Il doit  bénéficier  des sécurités et assurances sociales  prévues par les textes fondamentaux nationaux  et des  recommandations internationales notamment celles de l’Unesco  sur les droits d’auteur, les droits voisins, les droits de suite, les droits moraux.

Il faudrait pourquoi pas assurer aux artistes plasticiens un «statut particulier», organisant leurs domaines d’activités et protégeant leurs situations matérielle, sociale et professionnelle qui est très différente des autres métiers de  l’art comme le cinéma, le théâtre, la musique,  le chant, la chorégraphie, la scénographie,  les arts audiovisuels,…
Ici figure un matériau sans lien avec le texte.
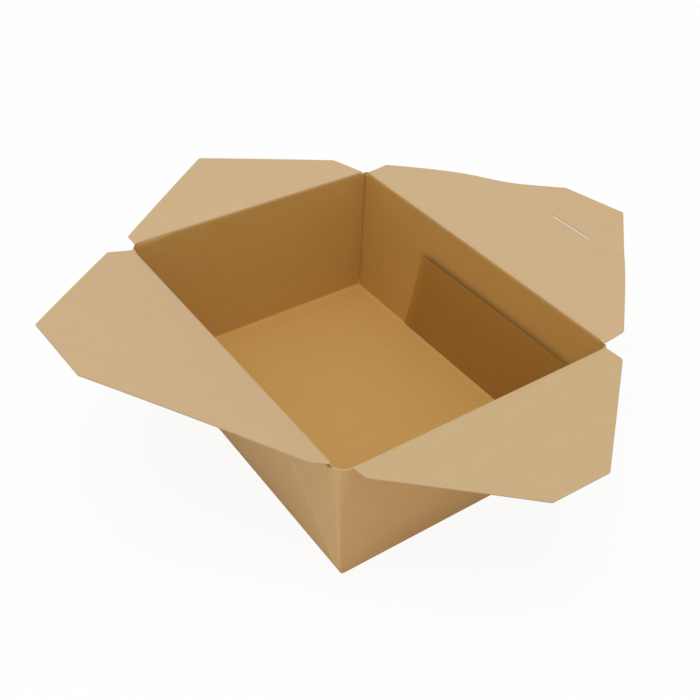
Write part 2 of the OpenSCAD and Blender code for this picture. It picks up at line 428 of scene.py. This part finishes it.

En fin je voudrai terminer avec un sujet qui me tient à cœur. C’est la présence de l’art dans les espaces publics. La culture et les arts se manifestent dans les espaces publics. Ils façonnent le gout du public pour l’art.  Les espaces publics  doivent  être aménagés en tenant compte de l’avis des artistes concernés.  Il faut encourager une collaboration entre les architectes,  urbanistes et  artistes afin de dégager  une  «esthétique  de l’espace public»  (rues, boulevard, façades, places, gares, aéroports,…) afin apporter une plus value gratifiante au cadre de vie des populations.